**DESCRIPTION OF THE TASK**
Copy out every line in which the string "scene" occurs.

**SUPPLIED RECORDS**
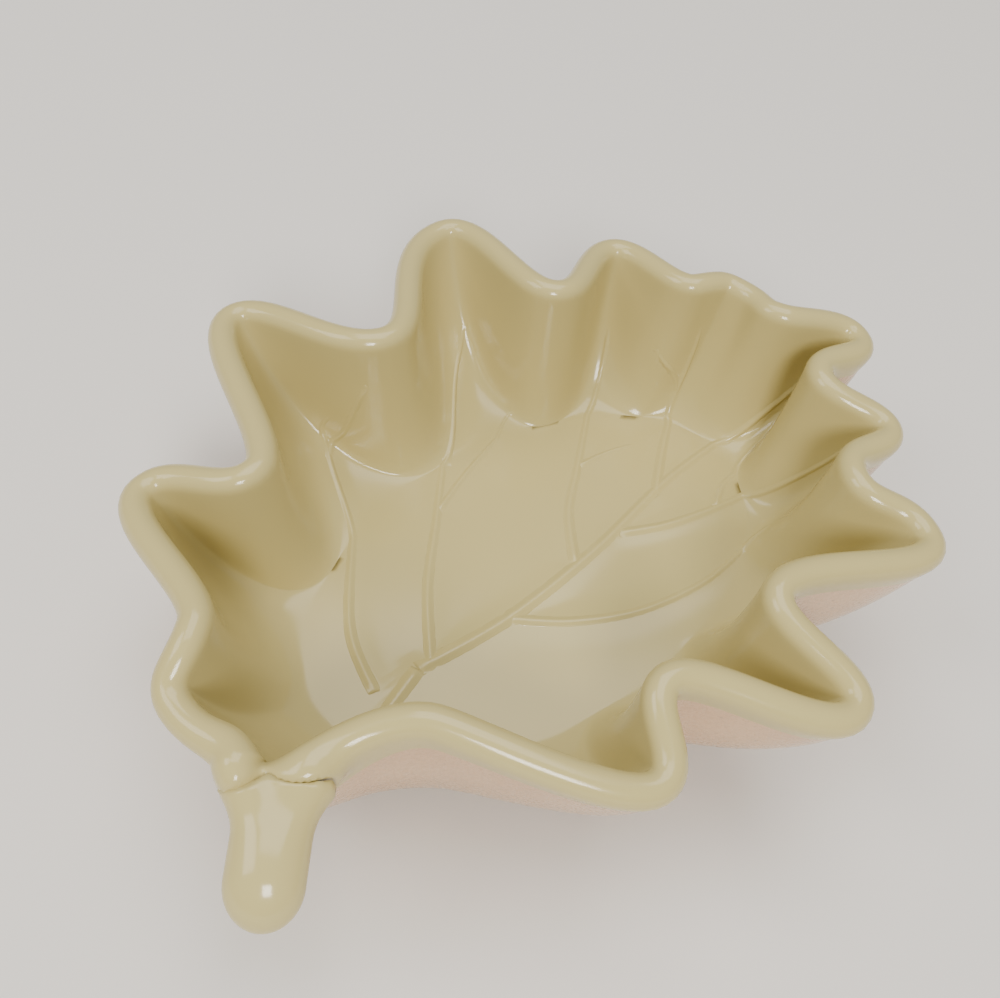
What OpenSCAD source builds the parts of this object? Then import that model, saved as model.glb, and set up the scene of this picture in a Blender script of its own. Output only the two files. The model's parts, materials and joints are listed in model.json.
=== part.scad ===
// Leaf-shaped ring dish in glazed earthenware, all sizes in millimetres.
// The stalk points to -Y, the tip of the leaf to +Y, and the foot stands on z = 0.

/* [Wall and glaze] */
// Radius of the full-round lip, which is half the glazed wall's thickness
lip_r = 2.5; // [2.3:0.1:2.6]
// Thickness of the green glaze on the inside and over the lip
glaze_t = 0.4; // [0.3:0.1:0.6]
// Share of the wall's height at which the glaze ends on the outside
glaze_end = 0.92; // [0.88:0.01:0.94]

/* [Bowl] */
// Height of the inside floor above the table
floor_z = 8; // [7:0.5:10]
// Half the width of the flat oval floor
floor_half_w = 28; // [26:1:29]
// Half the length of the flat oval floor
floor_half_l = 46; // [42:1:47]
// Slope of the wall at a notch, in degrees from level, where it meets the lip
notch_slope = 82; // [76:1:84]
// Slope of the wall at the tip of a lobe, which flares out more
lobe_slope = 62; // [55:1:70]
// Depth of the saddle in the lip where the stalk leaves the bowl
saddle = 3; // [1:0.5:4]

/* [Stalk] */
// Width of the stalk along its straight part
stalk_w = 10.4; // [9:0.2:12]
// Thickness of the stalk from top to bottom
stalk_t = 8; // [6:0.5:9]
// Length of the stalk from the middle of the wall to its end
stalk_len = 17.5; // [14:0.5:24]
// Height that the stalk drops between the lip and its end
stalk_drop = 5; // [2:0.5:8]
// Depth of the hollow along the top of the stalk at the lip
stalk_hollow = 2; // [0:0.5:3]

/* [Foot] */
// Outer radius of the foot ring
foot_r = 27; // [24:0.5:28]
// Width of the flat face that the dish stands on
foot_w = 4; // [3:0.5:6]

/* [Veins] */
// Width of the midrib at the foot of the stalk
midrib_w = 3; // [2:0.2:4]
// Width of a side vein where it leaves the midrib
vein_w = 2.2; // [1.6:0.2:3]
// Height of the veins above the glazed surface
vein_h = 0.5; // [0.3:0.1:0.8]

/* [Hidden] */

// Centre line of the lip, clockwise from the stalk, one row for each notch and each lobe tip:
// x, y, height, heading of the line in degrees, reach of its curve handles, and the root,
// which is the place on the oval floor that this part of the wall rises from,
// in degrees clockwise from the stalk
rim = [
    [  9, -65, 33, 160,  4, -12],
    [ -2, -67, 32, 180,  6,   2],
    [-10, -59, 36, 135,  6,  16],
    [-37, -52, 32, 105,  7,  37],
    [-27, -38, 36, 105,  7,  52],
    [-61, -21, 32, 100,  8,  73],
    [-38,  -6, 36,  70,  9,  88],
    [-57,  21, 33,  95, 12, 104],
    [-30,  26, 36,  40,  7, 119],
    [-34,  46, 33,  65,  6, 132],
    [-16,  50, 35,  65,  5, 148],
    [-10,  57, 34,  10,  5, 161],
    [ -1,  57, 35,  30,  4, 174],
    [ 10,  67, 32, 335,  6, 188],
    [ 12,  52, 34, 310,  6, 202],
    [ 27,  53, 32, 325,  5, 217],
    [ 30,  38, 34, 325,  7, 231],
    [ 45,  39, 32, 330,  8, 244],
    [ 37,  10, 36, 280,  8, 259],
    [ 56,   5, 32, 285,  7, 271],
    [ 37, -14, 36, 260,  6, 284],
    [ 46, -25, 32, 260,  6, 297],
    [ 22, -43, 36, 215,  5, 318],
    [ 15, -57, 33, 265,  5, 335]];
knots = len(rim);
// Stations around the dish for each piece of the rim between two rows
per_knot = 6;
stations = knots * per_knot;

mid_floor_z = floor_z - lip_r;
under_floor_z = floor_z - 2 * lip_r + glaze_t;
clay_half = lip_r - glaze_t;

// Shares of the wall's height, from the floor to the lip, at which the surfaces have a ring
inner_shares = [0, 0.12, 0.25, 0.38, 0.5, 0.62, 0.74, 0.84, 0.92, 1];
outer_shares = [1, glaze_end, 0.82, 0.7, 0.56, 0.42, 0.28, 0.14, 0];
// Angles round the lip, from its inner side over its top to its outer side
lip_angles = [45, 90, 135];

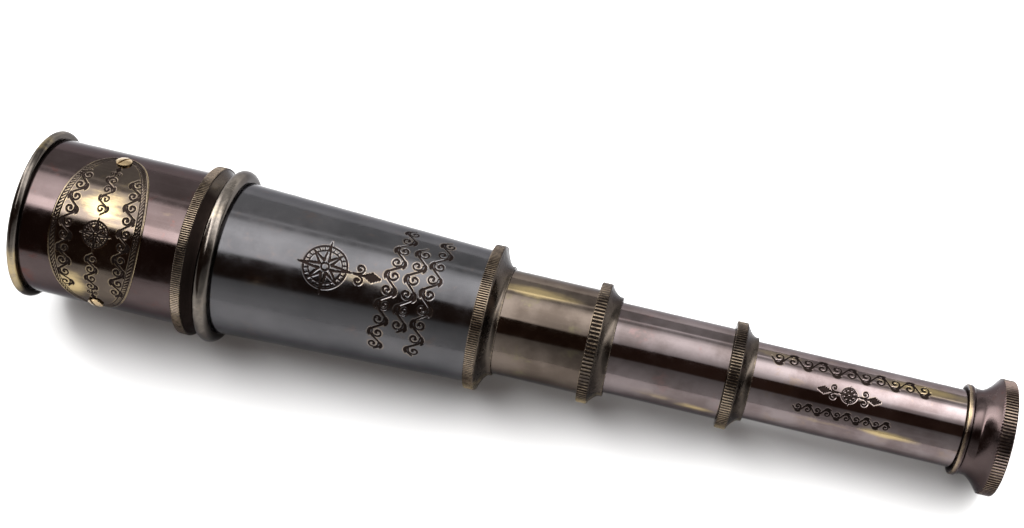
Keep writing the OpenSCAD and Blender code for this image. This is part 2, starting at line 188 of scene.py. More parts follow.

**FINISHED TASK**
What OpenSCAD source builds the parts of this object? Then import that model, saved as model.glb, and set up the scene of this picture in a Blender script of its own. Output only the two files. The model's parts, materials and joints are listed in model.json.
Keep writing the OpenSCAD and Blender code for this image. This is part 2, starting at line 188 of scene.py. More parts follow.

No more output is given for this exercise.